» **WHAT NEEDS TO BE DONE**
Consider the listing below. Extract exactly the lines from the line containing "for side, tag" to the line containing "obj.parent = empty", both included.

+++

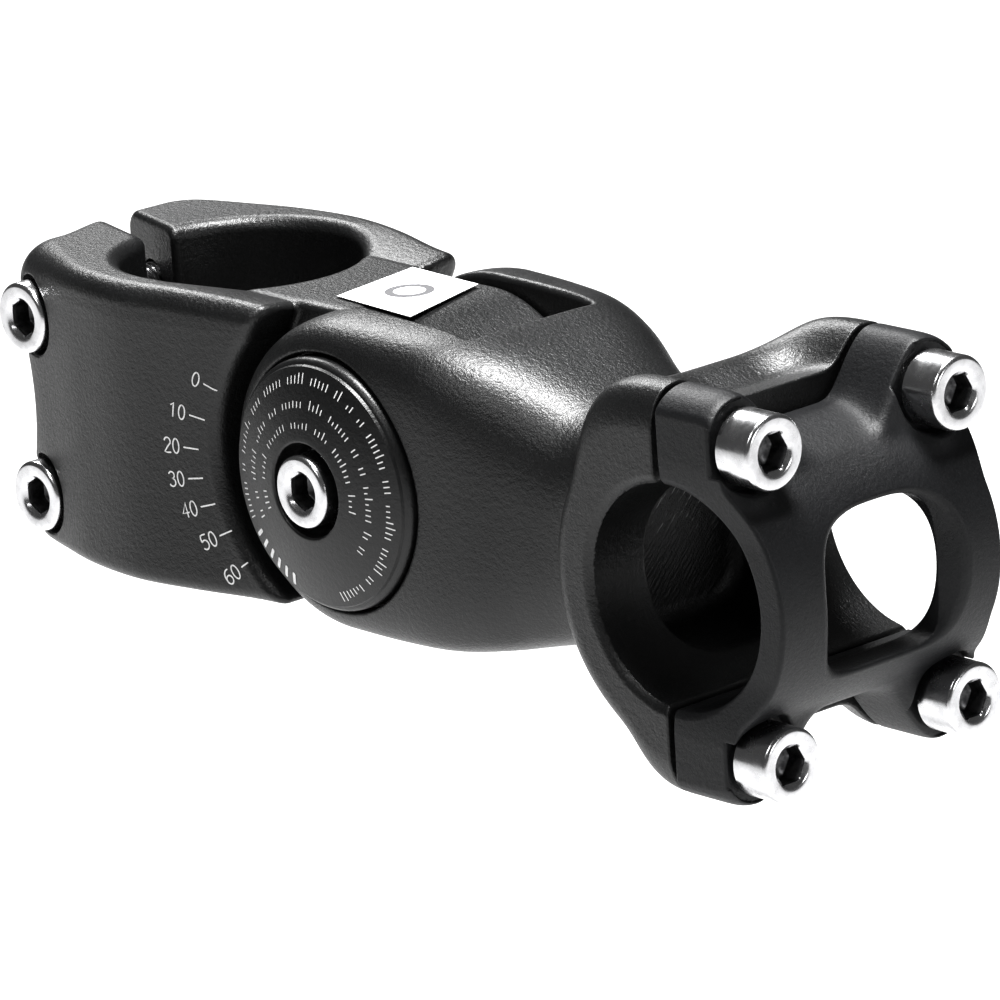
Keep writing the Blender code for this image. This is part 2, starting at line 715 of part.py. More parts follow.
def main():
    clear_scene()
    black = finish("black_anodised_aluminium", (0.025, 0.025, 0.027), 0.42, 0.9)
    cap_black = finish("cap_anodised_aluminium", (0.02, 0.02, 0.021), 0.38, 0.9)
    bright = finish("bright_steel", (0.80, 0.80, 0.82), 0.16, 1.0)
    zinc = finish("zinc_plated_steel", (0.62, 0.61, 0.60), 0.30, 1.0)

    tilt_axis = bpy.data.objects.new("tilt_axis", None)
    bpy.context.scene.collection.objects.link(tilt_axis)
    tilt_axis.location = (PIVOT_X, 0.0, 0.0)

    steerer_clamp(None, black)
    tilt_arm(tilt_axis, black)
    faceplate(tilt_axis, black)

    for y, z, tag in screw_places():
        place_x = BAR_X + SEAT_X + 0.1 * MM
        location = (place_x, y, BAR_Z + z)
        turn = (0.0, math.radians(90), 0.0)
        screw("faceplate_bolt_" + tag, FACEPLATE_SCREW_LENGTH, bright, tilt_axis, location, turn)

    head_up = (math.radians(90), 0.0, 0.0)
    for z, level in ((PINCH_Z, "upper"), (-PINCH_Z, "lower")):
        location = (PINCH_X, -PINCH_SEAT_Y - 0.1 * MM, z)
        screw("pinch_bolt_" + level, PINCH_SCREW_LENGTH, bright, None, location, head_up)

    location = (PIVOT_X, -(PIVOT_BOLT_FACE_Y - SCREW_HEAD_HEIGHT), 0.0)
    screw("pivot_bolt", PIVOT_SCREW_LENGTH - 1 * MM, bright, tilt_axis, location, head_up)
    pivot_nut(bright, tilt_axis)
    seat = PIVOT_BOLT_FACE_Y - SCREW_HEAD_HEIGHT - 0.1 * MM
    washer("pivot_washer_right", -seat, 0.5 * MM, zinc, tilt_axis)
    washer("pivot_washer_left", seat, 0.5 * MM, zinc, tilt_axis)
    pivot_cap(-1, cap_black, tilt_axis)
    pivot_cap(1, cap_black, tilt_axis)
    pivot_sleeve(zinc, None)

    for side, tag in ((-1, "right"), (1, "left")):
        base = side * (TONGUE_HALF_WIDTH - RING_DEPTH + 0.2 * MM)
        face = side * (TONGUE_HALF_WIDTH - 0.02 * MM)
        ring = grip_ring("tongue_ring_" + tag, base, face, zinc)
        place(ring, None)
        base = side * (SLOT_HALF_WIDTH + RING_DEPTH - 0.2 * MM)
        face = side * (SLOT_HALF_WIDTH + 0.02 * MM)
        ring = grip_ring("fork_ring_" + tag, base, face, zinc)
        place_at_axis(ring, tilt_axis)


main()
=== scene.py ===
"""Looks for the adjustable handlebar stem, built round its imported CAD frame.

The three forgings are made as distance fields in millimetres, meshed finely and laid exactly on their
surfaces, so that every edge has its real rounding. Screws, caps and washers are turned.
"""

import json
import math

import bpy
import numpy as np
from mathutils import Matrix, Vector


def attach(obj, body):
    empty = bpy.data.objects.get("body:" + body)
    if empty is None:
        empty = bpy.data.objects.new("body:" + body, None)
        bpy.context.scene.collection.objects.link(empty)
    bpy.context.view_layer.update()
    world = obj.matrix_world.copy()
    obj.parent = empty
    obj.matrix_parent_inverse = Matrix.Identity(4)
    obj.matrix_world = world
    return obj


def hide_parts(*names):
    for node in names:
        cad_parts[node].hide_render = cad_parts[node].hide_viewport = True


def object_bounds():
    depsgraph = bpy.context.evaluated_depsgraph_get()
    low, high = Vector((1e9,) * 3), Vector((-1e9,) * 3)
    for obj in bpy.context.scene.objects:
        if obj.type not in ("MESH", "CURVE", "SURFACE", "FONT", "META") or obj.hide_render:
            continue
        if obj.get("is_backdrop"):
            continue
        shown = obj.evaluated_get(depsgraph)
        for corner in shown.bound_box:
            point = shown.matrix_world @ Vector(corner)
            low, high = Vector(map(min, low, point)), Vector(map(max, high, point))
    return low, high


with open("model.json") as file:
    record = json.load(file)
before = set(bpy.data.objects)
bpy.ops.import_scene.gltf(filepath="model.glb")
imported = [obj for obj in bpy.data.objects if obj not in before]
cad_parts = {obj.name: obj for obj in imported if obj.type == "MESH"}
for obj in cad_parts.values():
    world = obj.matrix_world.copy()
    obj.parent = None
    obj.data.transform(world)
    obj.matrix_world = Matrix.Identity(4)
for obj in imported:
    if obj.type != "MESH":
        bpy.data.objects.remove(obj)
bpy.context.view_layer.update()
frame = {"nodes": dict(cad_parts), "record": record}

MM = 0.001
STEP = 0.25  # mesh pitch of the forgings, mm

TILT = frame["record"]["behaviour"]["joints"][0]
PIVOT_X = TILT["pos_m"][0] / MM
TILT_MAX = math.radians(TILT["range_deg"][1])

# Steerer clamp, mm
BORE_R = 14.3
TOP, BOTTOM, TONGUE_TOP = 18.9, -17.3, 17.8
SHOULDER_W, TONGUE_W, TONGUE_R = 16.0, 9.0, 17.55
WAIST = 0.45  # how far the side walls hollow at mid height
DIP_W, DIP_FALL = 9.6, 0.37  # half width and side slope of the dip behind the tongue
RELIEF_R, STOP_GAP = 20.2, 1.0
HOLLOW_X, HOLLOW_R = -37.4, 14.0  # the hollow between the pinch screws
PINCH_X, PINCH_Z, PINCH_SEAT, PINCH_DEEP = -20.9, 11.0, 12.2, 12.5
SLIT_START, SLIT_SLANT, SLIT_W = (-14.2, -0.4), math.radians(15), 1.7

# Tilting arm, mm
EAR_R, EAR_W, EAR_POWER = 18.7, 18.0, 7.0
SLOT_W, SLOT_R, SLOT_TOP = 9.35, 19.4, math.radians(32)
NECK_START, NECK_END = 66.0, 82.0  # where the neck and the handlebar clamp run into each other
RECESS_W, RECESS_H, RECESS_BACK = 10.2, 10.6, 71.5
CAP_POCKET_Y, CAP_R = 15.0, 14.8
RING_R, RING_DEPTH, SLEEVE_R = 12.0, 1.5, 6.0
SEAT_GAP = 0.3  # room round the caps, the grip rings and the sleeve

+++

» **TASK RESPONSE**
    for side, tag in ((-1, "right"), (1, "left")):
        base = side * (TONGUE_HALF_WIDTH - RING_DEPTH + 0.2 * MM)
        face = side * (TONGUE_HALF_WIDTH - 0.02 * MM)
        ring = grip_ring("tongue_ring_" + tag, base, face, zinc)
        place(ring, None)
        base = side * (SLOT_HALF_WIDTH + RING_DEPTH - 0.2 * MM)
        face = side * (SLOT_HALF_WIDTH + 0.02 * MM)
        ring = grip_ring("fork_ring_" + tag, base, face, zinc)
        place_at_axis(ring, tilt_axis)


main()
=== scene.py ===
"""Looks for the adjustable handlebar stem, built round its imported CAD frame.

The three forgings are made as distance fields in millimetres, meshed finely and laid exactly on their
surfaces, so that every edge has its real rounding. Screws, caps and washers are turned.
"""

import json
import math

import bpy
import numpy as np
from mathutils import Matrix, Vector


def attach(obj, body):
    empty = bpy.data.objects.get("body:" + body)
    if empty is None:
        empty = bpy.data.objects.new("body:" + body, None)
        bpy.context.scene.collection.objects.link(empty)
    bpy.context.view_layer.update()
    world = obj.matrix_world.copy()
    obj.parent = empty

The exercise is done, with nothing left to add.